Ésta, en principio, no es la que interesa a tertulianos, periodistas, comentaristas, etc., cuando discuten sobre la necesidad de transparencia en la vida política. Es la de quien, por ejemplo, consigue un contrato de suministro ofreciendo una suma de dinero al directivo de cualquier empresa encargado de concederlo. O la de quien consigue un resultado deportivo entregando la suma a un árbitro. Supuestos que afectan al ámbito de lo privado, de la lucha económica o deportiva, si se quiere, en igualdad de condiciones. A ellas se da respuesta en nuestro Código Penal a través del art. 286 bis. Pero nada tiene que ver con la gestión de lo público.

¿Y la otra? La otra es la que tiene que ver con lo público. Y lo público, en el ámbito penal, se identifica con el correcto ejercicio de la función pública, esto es, con los delitos que tienen que ver con dicho ejercicio. Aquí podemos ser más estrictos y considerar corruptas sólo las conductas que tienen que ver con la compraventa del cargo y necesitan de un particular corruptor (el cohecho) o entender que también son conductas de corrupción las que sencillamente implican un aprovechamiento del cargo para fines particulares (algunas prevaricaciones, malversación, tráfico de influencias, negociaciones prohibidas, fraudes ilegales, etc.). Pero, se sea estricto o no, ni la defraudación tributaria, ni el tráfico de drogas, ni la prostitución, ni el blanqueo de bienes, ni los delitos urbanísticos son delitos de corrupción. Utilizándolo desmedidamente y aplicándolo a todo, este concepto termina por difuminarse, por hacerse tan común que pierde toda la importancia que realmente tiene que tener, toda su carga semántica para reflejar aquello que realmente conlleva.

En la práctica judicial ocurre que los casos de cohecho (de corrupción en sentido estricto), los casos en los que se vende el cargo público (y, en su caso, político) son tan difíciles de probar que acaban conduciendo a imputaciones y, en su caso, condenas, por delitos que pueden ser consecuencia de la corrupción pero que no implican lo que significa ésta.

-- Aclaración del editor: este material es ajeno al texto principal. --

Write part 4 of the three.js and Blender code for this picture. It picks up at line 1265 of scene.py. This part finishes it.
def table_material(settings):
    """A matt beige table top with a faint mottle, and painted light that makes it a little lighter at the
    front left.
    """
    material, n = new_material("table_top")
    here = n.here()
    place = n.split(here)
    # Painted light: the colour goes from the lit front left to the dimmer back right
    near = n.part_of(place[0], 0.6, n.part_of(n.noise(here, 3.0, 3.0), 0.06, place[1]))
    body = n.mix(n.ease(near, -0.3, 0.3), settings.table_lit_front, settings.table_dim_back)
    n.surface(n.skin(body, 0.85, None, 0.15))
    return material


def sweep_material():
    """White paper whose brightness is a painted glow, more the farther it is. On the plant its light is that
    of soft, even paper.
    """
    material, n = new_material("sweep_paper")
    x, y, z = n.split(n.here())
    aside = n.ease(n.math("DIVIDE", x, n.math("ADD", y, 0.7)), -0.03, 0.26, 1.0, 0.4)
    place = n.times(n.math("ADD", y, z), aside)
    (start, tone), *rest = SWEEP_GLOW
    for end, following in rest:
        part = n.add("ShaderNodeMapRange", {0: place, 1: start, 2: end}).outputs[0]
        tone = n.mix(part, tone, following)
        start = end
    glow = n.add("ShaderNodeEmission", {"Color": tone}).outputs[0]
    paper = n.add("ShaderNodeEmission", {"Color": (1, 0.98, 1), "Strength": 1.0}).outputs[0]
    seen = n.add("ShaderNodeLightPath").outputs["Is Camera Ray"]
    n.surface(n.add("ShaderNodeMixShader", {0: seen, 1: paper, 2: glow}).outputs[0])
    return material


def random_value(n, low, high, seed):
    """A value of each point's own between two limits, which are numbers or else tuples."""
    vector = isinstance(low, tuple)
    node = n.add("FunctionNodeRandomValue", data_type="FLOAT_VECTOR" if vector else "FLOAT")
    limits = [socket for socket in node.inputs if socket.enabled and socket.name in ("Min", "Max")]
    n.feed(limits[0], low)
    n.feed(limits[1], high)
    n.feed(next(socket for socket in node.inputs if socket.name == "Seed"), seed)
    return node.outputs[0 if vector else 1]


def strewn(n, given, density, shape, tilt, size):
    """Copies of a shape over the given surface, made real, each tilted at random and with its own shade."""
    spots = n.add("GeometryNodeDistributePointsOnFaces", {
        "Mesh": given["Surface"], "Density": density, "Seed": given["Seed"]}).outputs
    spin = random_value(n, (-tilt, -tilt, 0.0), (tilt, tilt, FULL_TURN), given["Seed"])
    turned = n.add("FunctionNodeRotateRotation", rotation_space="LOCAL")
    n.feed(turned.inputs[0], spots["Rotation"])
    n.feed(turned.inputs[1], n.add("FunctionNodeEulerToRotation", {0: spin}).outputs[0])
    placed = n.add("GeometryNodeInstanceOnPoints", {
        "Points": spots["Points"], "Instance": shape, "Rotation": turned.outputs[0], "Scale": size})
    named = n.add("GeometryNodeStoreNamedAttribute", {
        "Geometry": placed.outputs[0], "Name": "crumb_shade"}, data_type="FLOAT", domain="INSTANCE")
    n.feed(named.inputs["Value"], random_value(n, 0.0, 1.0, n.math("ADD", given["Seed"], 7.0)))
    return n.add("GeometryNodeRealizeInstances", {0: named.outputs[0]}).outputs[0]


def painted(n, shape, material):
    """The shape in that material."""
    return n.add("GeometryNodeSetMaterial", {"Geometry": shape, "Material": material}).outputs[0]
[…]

Si al político de turno se le encuentran cuarenta millones de euros en una cuenta suiza podrá hacérsele responsable de un delito fiscal; como si se le encuentran a un particular. Otra cosa es que éticamente su reproche pueda ser diferente. Si el político de turno ha concedido una licencia para una construcción en suelo protegido será responsable de un delito contra la ordenación del territorio; igual que el que cometerá quien construya. Y nada más. Por mucho que pueda existir la sospecha de que el dinero defraudado provenga de una “mordida” o de que esa licencia se ha concedido porque “se ha pasado por caja”.

El político puede cometer muchos delitos. Todos los del Código Penal. Como el particular. Su reproche por ello será mayor o menor socialmente. Pero su responsabilidad penal, en principio la misma, salvo previsiones legales concretas justificadas por diferentes razones.

Pero, además, el político puede cometer muchos delitos por ser quien es. Por aprovecharse de su cargo. Por entablar relaciones con particulares para ofertar lo que éstos pueden comprar. Aquí hay que poner toda la carne en el asador.

Ya ha finalizado la instrucción de los casos Gurtel o Nóos. Éstos son los casos de corrupción política. Los que hacen daño a lo público. Y hay instrumentos con qué combatirlos en el Código Penal. Lo que no ha habido muchas veces ha sido voluntad o capacidad. Y nos creemos (o nos tenemos que creer porque no se puede probar lo contrario) explicaciones sobre herencias recibidas para justificar patrimonios no declarados de dudosa procedencia. Nos creemos contratos de consultoría, nos creemos regalos espléndidos, creemos en el azar de la lotería.

La regulación penal es muy completa. Claro, hay que aplicarla, querer, poder y saber aplicarla. Pero llamemos corrupción a lo que es corrupción. Y si no se puede probar habrá que hablar de otra cosa. Y si, al final, por incapacidad probatoria, por desidia administrativa, por falta de voluntad política, sólo se puede hablar de defraudación tributaria, habrá que hablar de defraudación tributaria. Si no, se confunde a la opinión, nos confundimos nosotros y nos llegamos a creer que el Código se aplica cuando lo cierto es que de cohecho, de corrupción, difícilmente encontraremos sentencias en los Tribunales de Justicia.